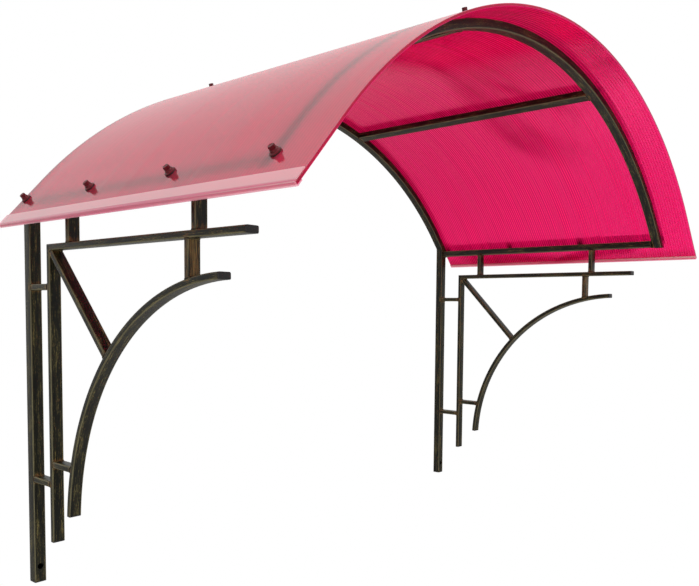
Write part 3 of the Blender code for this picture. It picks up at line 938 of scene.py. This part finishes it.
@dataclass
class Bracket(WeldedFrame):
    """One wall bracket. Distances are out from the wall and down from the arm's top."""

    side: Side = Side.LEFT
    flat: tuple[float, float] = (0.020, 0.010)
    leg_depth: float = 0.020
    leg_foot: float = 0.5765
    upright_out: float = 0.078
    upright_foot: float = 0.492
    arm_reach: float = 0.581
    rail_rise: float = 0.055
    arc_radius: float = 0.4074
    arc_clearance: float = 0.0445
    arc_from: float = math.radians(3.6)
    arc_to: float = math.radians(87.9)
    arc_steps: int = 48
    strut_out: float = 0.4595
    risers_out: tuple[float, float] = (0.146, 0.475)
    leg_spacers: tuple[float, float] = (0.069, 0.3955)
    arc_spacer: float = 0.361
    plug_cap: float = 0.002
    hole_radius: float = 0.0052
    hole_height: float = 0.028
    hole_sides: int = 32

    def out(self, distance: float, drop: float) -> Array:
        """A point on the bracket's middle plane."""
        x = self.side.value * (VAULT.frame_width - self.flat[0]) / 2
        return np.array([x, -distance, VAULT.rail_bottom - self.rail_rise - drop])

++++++

Return all the data above once more, precisely as given.

Result of the task
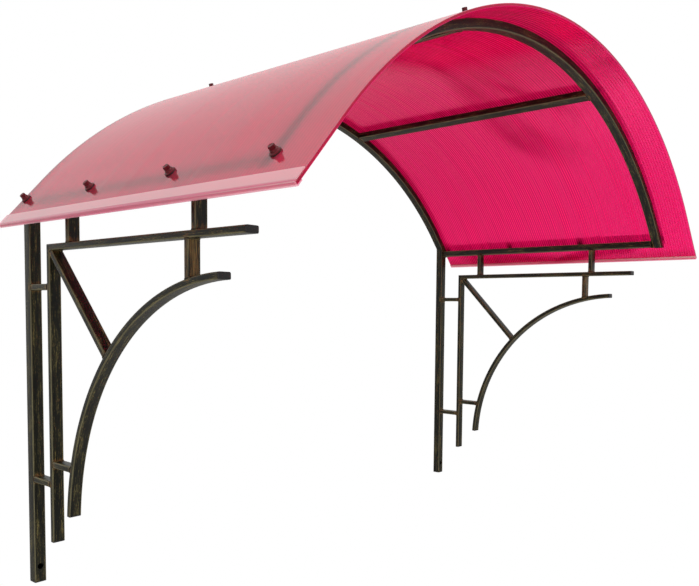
Write part 3 of the Blender code for this picture. It picks up at line 938 of scene.py. This part finishes it.
@dataclass
class Bracket(WeldedFrame):
    """One wall bracket. Distances are out from the wall and down from the arm's top."""

    side: Side = Side.LEFT
    flat: tuple[float, float] = (0.020, 0.010)
    leg_depth: float = 0.020
    leg_foot: float = 0.5765
    upright_out: float = 0.078
    upright_foot: float = 0.492
    arm_reach: float = 0.581
    rail_rise: float = 0.055
    arc_radius: float = 0.4074
    arc_clearance: float = 0.0445
    arc_from: float = math.radians(3.6)
    arc_to: float = math.radians(87.9)
    arc_steps: int = 48
    strut_out: float = 0.4595
    risers_out: tuple[float, float] = (0.146, 0.475)
    leg_spacers: tuple[float, float] = (0.069, 0.3955)
    arc_spacer: float = 0.361
    plug_cap: float = 0.002
    hole_radius: float = 0.0052
    hole_height: float = 0.028
    hole_sides: int = 32

    def out(self, distance: float, drop: float) -> Array:
        """A point on the bracket's middle plane."""
        x = self.side.value * (VAULT.frame_width - self.flat[0]) / 2
        return np.array([x, -distance, VAULT.rail_bottom - self.rail_rise - drop])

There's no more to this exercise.